- [AIM]: Every line of the data must be copied exactly.

-- Begin RAW DATA --

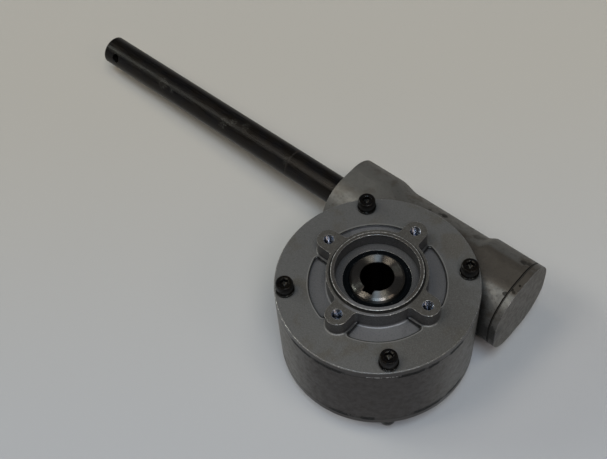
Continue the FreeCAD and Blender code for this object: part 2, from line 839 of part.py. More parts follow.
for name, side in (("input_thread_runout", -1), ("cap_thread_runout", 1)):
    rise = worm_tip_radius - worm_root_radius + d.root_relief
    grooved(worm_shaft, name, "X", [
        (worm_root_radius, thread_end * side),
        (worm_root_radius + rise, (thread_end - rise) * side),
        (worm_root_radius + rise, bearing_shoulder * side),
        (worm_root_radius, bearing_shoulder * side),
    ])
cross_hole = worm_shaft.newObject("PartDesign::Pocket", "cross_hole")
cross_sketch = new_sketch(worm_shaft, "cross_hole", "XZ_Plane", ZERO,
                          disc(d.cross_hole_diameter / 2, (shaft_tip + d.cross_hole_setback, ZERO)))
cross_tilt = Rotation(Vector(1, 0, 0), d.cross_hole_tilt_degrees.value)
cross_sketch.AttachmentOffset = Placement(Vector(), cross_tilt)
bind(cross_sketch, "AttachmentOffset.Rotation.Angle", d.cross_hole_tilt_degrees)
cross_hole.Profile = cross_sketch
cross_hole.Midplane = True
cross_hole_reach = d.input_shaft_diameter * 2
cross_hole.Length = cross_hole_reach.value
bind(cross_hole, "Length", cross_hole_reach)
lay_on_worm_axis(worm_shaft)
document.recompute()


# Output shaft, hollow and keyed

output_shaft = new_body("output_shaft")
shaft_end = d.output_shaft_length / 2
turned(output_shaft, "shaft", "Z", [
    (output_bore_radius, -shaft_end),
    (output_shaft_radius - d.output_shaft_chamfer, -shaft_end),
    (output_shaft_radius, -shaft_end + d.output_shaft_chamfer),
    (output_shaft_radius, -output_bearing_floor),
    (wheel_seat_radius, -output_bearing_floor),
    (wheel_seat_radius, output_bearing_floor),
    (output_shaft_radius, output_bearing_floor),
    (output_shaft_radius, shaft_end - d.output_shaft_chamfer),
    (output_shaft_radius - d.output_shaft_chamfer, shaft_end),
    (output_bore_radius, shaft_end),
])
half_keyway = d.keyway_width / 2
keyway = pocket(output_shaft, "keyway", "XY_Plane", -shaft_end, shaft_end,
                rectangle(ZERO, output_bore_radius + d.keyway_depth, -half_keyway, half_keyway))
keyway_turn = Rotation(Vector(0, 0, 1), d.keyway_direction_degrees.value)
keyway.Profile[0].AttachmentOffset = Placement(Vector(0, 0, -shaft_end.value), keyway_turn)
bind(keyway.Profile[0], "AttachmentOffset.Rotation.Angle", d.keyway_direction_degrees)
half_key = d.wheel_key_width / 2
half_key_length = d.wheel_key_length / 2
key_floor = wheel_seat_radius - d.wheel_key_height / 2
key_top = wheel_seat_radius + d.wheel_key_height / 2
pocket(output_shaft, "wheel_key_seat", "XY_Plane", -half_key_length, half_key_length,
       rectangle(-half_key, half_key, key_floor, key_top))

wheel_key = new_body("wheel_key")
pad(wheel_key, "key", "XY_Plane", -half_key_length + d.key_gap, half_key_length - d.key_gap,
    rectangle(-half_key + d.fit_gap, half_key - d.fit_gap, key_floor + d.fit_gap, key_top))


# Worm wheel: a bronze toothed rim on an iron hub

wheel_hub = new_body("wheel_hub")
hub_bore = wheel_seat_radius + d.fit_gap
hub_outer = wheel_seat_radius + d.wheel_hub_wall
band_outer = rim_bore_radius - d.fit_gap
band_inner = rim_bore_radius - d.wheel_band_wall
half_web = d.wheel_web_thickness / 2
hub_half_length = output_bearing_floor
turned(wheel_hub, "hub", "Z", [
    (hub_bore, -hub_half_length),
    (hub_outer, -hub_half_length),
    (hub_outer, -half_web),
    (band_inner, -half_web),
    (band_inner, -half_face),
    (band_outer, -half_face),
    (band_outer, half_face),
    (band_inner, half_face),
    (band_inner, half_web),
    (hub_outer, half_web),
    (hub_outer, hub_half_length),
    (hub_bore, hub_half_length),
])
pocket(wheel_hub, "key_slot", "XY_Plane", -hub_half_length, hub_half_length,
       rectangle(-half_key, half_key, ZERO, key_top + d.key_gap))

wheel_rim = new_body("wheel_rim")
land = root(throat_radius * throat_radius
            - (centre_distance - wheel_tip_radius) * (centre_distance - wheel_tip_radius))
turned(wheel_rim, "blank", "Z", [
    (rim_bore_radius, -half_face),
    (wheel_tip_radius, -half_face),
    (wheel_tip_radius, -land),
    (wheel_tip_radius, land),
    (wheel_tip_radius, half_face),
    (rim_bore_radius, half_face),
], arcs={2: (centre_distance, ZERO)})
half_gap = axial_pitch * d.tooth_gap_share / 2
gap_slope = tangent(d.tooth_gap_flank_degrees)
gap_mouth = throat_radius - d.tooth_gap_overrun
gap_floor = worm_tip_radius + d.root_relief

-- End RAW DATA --

- [REPLY]:
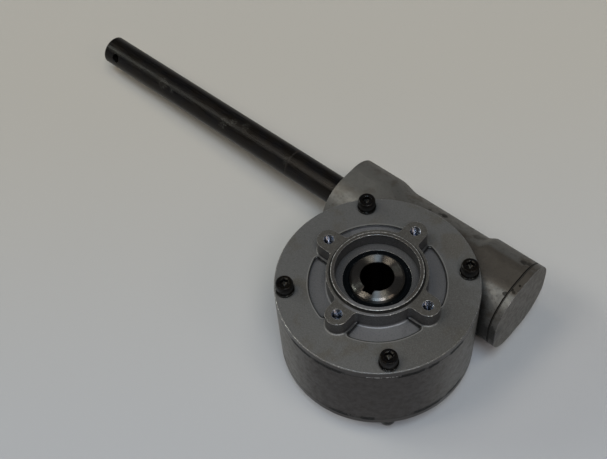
Continue the FreeCAD and Blender code for this object: part 2, from line 839 of part.py. More parts follow.
for name, side in (("input_thread_runout", -1), ("cap_thread_runout", 1)):
    rise = worm_tip_radius - worm_root_radius + d.root_relief
    grooved(worm_shaft, name, "X", [
        (worm_root_radius, thread_end * side),
        (worm_root_radius + rise, (thread_end - rise) * side),
        (worm_root_radius + rise, bearing_shoulder * side),
        (worm_root_radius, bearing_shoulder * side),
    ])
cross_hole = worm_shaft.newObject("PartDesign::Pocket", "cross_hole")
cross_sketch = new_sketch(worm_shaft, "cross_hole", "XZ_Plane", ZERO,
                          disc(d.cross_hole_diameter / 2, (shaft_tip + d.cross_hole_setback, ZERO)))
cross_tilt = Rotation(Vector(1, 0, 0), d.cross_hole_tilt_degrees.value)
cross_sketch.AttachmentOffset = Placement(Vector(), cross_tilt)
bind(cross_sketch, "AttachmentOffset.Rotation.Angle", d.cross_hole_tilt_degrees)
cross_hole.Profile = cross_sketch
cross_hole.Midplane = True
cross_hole_reach = d.input_shaft_diameter * 2
cross_hole.Length = cross_hole_reach.value
bind(cross_hole, "Length", cross_hole_reach)
lay_on_worm_axis(worm_shaft)
document.recompute()


# Output shaft, hollow and keyed

output_shaft = new_body("output_shaft")
shaft_end = d.output_shaft_length / 2
turned(output_shaft, "shaft", "Z", [
    (output_bore_radius, -shaft_end),
    (output_shaft_radius - d.output_shaft_chamfer, -shaft_end),
    (output_shaft_radius, -shaft_end + d.output_shaft_chamfer),
    (output_shaft_radius, -output_bearing_floor),
    (wheel_seat_radius, -output_bearing_floor),
    (wheel_seat_radius, output_bearing_floor),
    (output_shaft_radius, output_bearing_floor),
    (output_shaft_radius, shaft_end - d.output_shaft_chamfer),
    (output_shaft_radius - d.output_shaft_chamfer, shaft_end),
    (output_bore_radius, shaft_end),
])
half_keyway = d.keyway_width / 2
keyway = pocket(output_shaft, "keyway", "XY_Plane", -shaft_end, shaft_end,
                rectangle(ZERO, output_bore_radius + d.keyway_depth, -half_keyway, half_keyway))
keyway_turn = Rotation(Vector(0, 0, 1), d.keyway_direction_degrees.value)
keyway.Profile[0].AttachmentOffset = Placement(Vector(0, 0, -shaft_end.value), keyway_turn)
bind(keyway.Profile[0], "AttachmentOffset.Rotation.Angle", d.keyway_direction_degrees)
half_key = d.wheel_key_width / 2
half_key_length = d.wheel_key_length / 2
key_floor = wheel_seat_radius - d.wheel_key_height / 2
key_top = wheel_seat_radius + d.wheel_key_height / 2
pocket(output_shaft, "wheel_key_seat", "XY_Plane", -half_key_length, half_key_length,
       rectangle(-half_key, half_key, key_floor, key_top))

wheel_key = new_body("wheel_key")
pad(wheel_key, "key", "XY_Plane", -half_key_length + d.key_gap, half_key_length - d.key_gap,
    rectangle(-half_key + d.fit_gap, half_key - d.fit_gap, key_floor + d.fit_gap, key_top))


# Worm wheel: a bronze toothed rim on an iron hub

wheel_hub = new_body("wheel_hub")
hub_bore = wheel_seat_radius + d.fit_gap
hub_outer = wheel_seat_radius + d.wheel_hub_wall
band_outer = rim_bore_radius - d.fit_gap
band_inner = rim_bore_radius - d.wheel_band_wall
half_web = d.wheel_web_thickness / 2
hub_half_length = output_bearing_floor
turned(wheel_hub, "hub", "Z", [
    (hub_bore, -hub_half_length),
    (hub_outer, -hub_half_length),
    (hub_outer, -half_web),
    (band_inner, -half_web),
    (band_inner, -half_face),
    (band_outer, -half_face),
    (band_outer, half_face),
    (band_inner, half_face),
    (band_inner, half_web),
    (hub_outer, half_web),
    (hub_outer, hub_half_length),
    (hub_bore, hub_half_length),
])
pocket(wheel_hub, "key_slot", "XY_Plane", -hub_half_length, hub_half_length,
       rectangle(-half_key, half_key, ZERO, key_top + d.key_gap))

wheel_rim = new_body("wheel_rim")
land = root(throat_radius * throat_radius
            - (centre_distance - wheel_tip_radius) * (centre_distance - wheel_tip_radius))
turned(wheel_rim, "blank", "Z", [
    (rim_bore_radius, -half_face),
    (wheel_tip_radius, -half_face),
    (wheel_tip_radius, -land),
    (wheel_tip_radius, land),
    (wheel_tip_radius, half_face),
    (rim_bore_radius, half_face),
], arcs={2: (centre_distance, ZERO)})
half_gap = axial_pitch * d.tooth_gap_share / 2
gap_slope = tangent(d.tooth_gap_flank_degrees)
gap_mouth = throat_radius - d.tooth_gap_overrun
gap_floor = worm_tip_radius + d.root_relief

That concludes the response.